La Méruleexiste depuis 2021. Créée en duo par Philippe Van Assche et Cyril Perrin, qui ont longtemps baigné dans le journalisme citoyen, notamment un certain canard corrézien ! Pour changer d’air, cette maison publie de la fiction. Longue et courte, pour parler du monde tel qu’il va, entre la tendresse et les miasmes. Couvertures colorées au graphisme pointu, illustrées de linogravure, de bricolages-photo… Sa première sortie, le recueil Gradation/Dégradation s’appuyait sur un concours de nouvelles, reproduit chaque année depuis. Du côté des romans ça navigue d’un univers à l’autre, de la géniale romance punk avec Surdose d’A. de Brice Gauthier au western pur jus avec La Mémoire des rives, de Christophe Vergnaud. La librairie d’occasion associée à la maison d’édition, Le Radeau de la Mérule rouvrira ses portes en octobre à Tulle, rue Jean Jaurès.

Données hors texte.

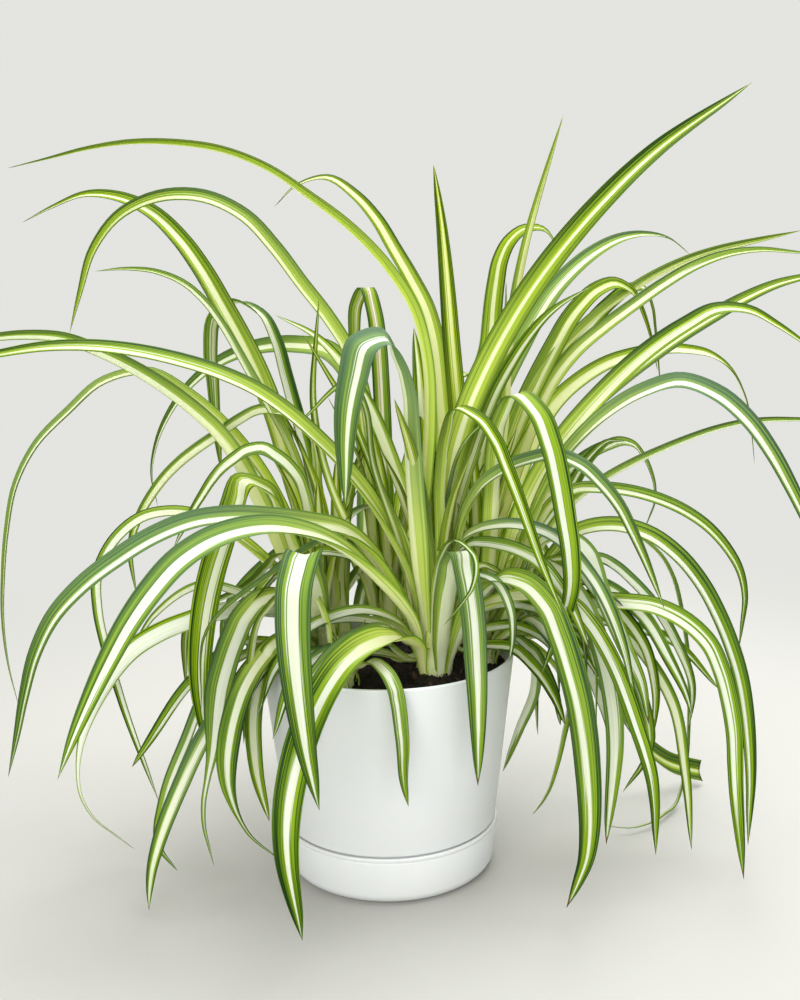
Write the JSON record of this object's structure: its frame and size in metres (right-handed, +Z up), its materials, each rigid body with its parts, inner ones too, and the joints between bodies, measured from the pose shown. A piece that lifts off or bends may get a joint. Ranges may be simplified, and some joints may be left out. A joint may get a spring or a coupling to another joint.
{
  "type": "potted spider plant",
  "caption": "Spider plant with arching, white-striped strap leaves growing from rosette crowns in a white plastic pot that stands in its own saucer.",
  "frame": {"origin": "centre of the saucer's flat underside, on the surface the plant stands on", "axes": "+Z up out of the pot; +X to the right and -Y towards a person who faces the plant's front"},
  "size_m": [0.5969, 0.4133, 0.507],
  "materials": {
    "pot_plastic": "white, smooth, softly glossy",
    "soil": "dark crumbly potting mix",
    "crown": "pale fleshy leaf bases and roots",
    "leaf": "green margins with a cream middle stripe, satin"
  },
  "bodies": {
    "root": {"saucer": "pot_plastic", "pot": "pot_plastic", "potting_soil": "soil", "crown_back": "crown", "crown_left_back": "crown", "crown_left_front": "crown", "crown_middle": "crown", "crown_right_back": "crown", "crown_right_front": "crown", "crown_rim": "crown", "leaf_back_01": "leaf", "leaf_back_02": "leaf", "leaf_back_03": "leaf", "leaf_back_04": "leaf", "leaf_back_05": "leaf", "leaf_back_06": "leaf", "leaf_back_07": "leaf", "leaf_left_back_01": "leaf", "leaf_left_back_02": "leaf", "leaf_left_back_03": "leaf", "leaf_left_back_04": "leaf", "leaf_left_back_05": "leaf", "leaf_left_back_06": "leaf", "leaf_left_front_01": "leaf", "leaf_left_front_02": "leaf", "leaf_left_front_03": "leaf", "leaf_left_front_04": "leaf", "leaf_left_front_05": "leaf", "leaf_left_front_06": "leaf", "leaf_middle_01": "leaf", "leaf_middle_02": "leaf", "leaf_middle_03": "leaf", "leaf_middle_04": "leaf", "leaf_middle_05": "leaf", "leaf_middle_06": "leaf", "leaf_middle_07": "leaf", "leaf_middle_08": "leaf", "leaf_middle_09": "leaf", "leaf_middle_10": "leaf", "leaf_middle_11": "leaf", "leaf_middle_12": "leaf", "leaf_middle_13": "leaf", "leaf_right_back_01": "leaf", "leaf_right_back_02": "leaf", "leaf_right_back_03": "leaf", "leaf_right_back_04": "leaf", "leaf_right_back_05": "leaf", "leaf_right_back_06": "leaf", "leaf_right_back_07": "leaf", "leaf_right_front_01": "leaf", "leaf_right_front_02": "leaf", "leaf_right_front_03": "leaf", "leaf_right_front_04": "leaf", "leaf_right_front_05": "leaf", "leaf_right_front_06": "leaf", "leaf_right_front_07": "leaf", "leaf_right_front_08": "leaf", "leaf_right_front_09": "leaf", "leaf_right_front_10": "leaf", "leaf_rim_01": "leaf"}
  },
  "joints": []
}
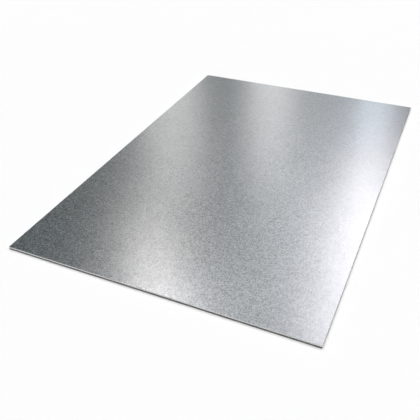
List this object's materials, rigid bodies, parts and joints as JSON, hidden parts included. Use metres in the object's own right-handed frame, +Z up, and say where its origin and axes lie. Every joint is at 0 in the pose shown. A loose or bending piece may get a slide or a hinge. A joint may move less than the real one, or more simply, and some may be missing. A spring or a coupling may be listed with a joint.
{
  "type": "flat galvanized steel sheet",
  "caption": "Flat rectangular galvanized steel sheet with a fine-spangle zinc face, sheared edges and barely rounded corners.",
  "frame": {"origin": "middle of the bottom face, the face that the sheet lies on", "axes": "+Z up through the thickness, X along the short sides, Y along the long sides"},
  "size_m": [0.2, 0.3, 0.002],
  "materials": {
    "galvanized_steel": "satin zinc coating with fine, barely visible spangle"
  },
  "bodies": {
    "root": {"galvanized_sheet": "galvanized_steel"}
  },
  "joints": []
}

Et puis, il y a aussi Maïade, une maison d’édition plus ancienne, qui date de 2003. À l’initiative, on trouve Marie-France Houdart, ethnologue revenue de ses voyages au long cours, et installée dans les profondeurs des forêts à Lamazière-Basse. Maïade publie des ouvrages sur les techniques de construction en bois massif, d’autres sur le patrimoine rural, une série de titres ethnographiques, quelques romans marqués par les lieux… Pour prendre un exemple, citons Les Eaux marchandes, qui documente l’histoire des gabares, ces petits voiliers fluviaux à fond plat qui ont longtemps servi au transport de marchandise sur la Dordogne comme sur la Loire… Inspirations pour le monde d’après ?
Il y a encore Plume Blanche, créée en 2015 par Marion et Anthony Barril. Tournée vers les littératures de l’imaginaire (fantasy, science-fiction, etc.). Un imposant catalogue de romans regroupés en sagas aux motifs fidèles aux classiques du genre, écrits, c’est à noter, en très grande majorité par des femmes. On y trouve du post-apocalyptique, des elfes, des magiciens, et tout ce qu’aiment, en gros, les ados accros aux livres, car oui, cela existe encore, j’en ai déjà rencontré plusieurs !
Pour aller plus loin, les curieux pourront toujours se renseigner auprès de leur libraire préféré, de leur voisin, ou au bistrot. De la main qui écrit à l’œil qui lit, et de la bouche à l’oreille, aussi, que circulent les mots ! À la vôtre !
MARINE LEGRAND
1. Pour resituer, les autres maillons de la chaîne sont bien-sûr l’auteur, l’imprimeur, et puis le distributeur, le diffuseur, le libraire… et le lecteur qui, tout naïf, oublie tout cela pour simplement se baigner dans les mots.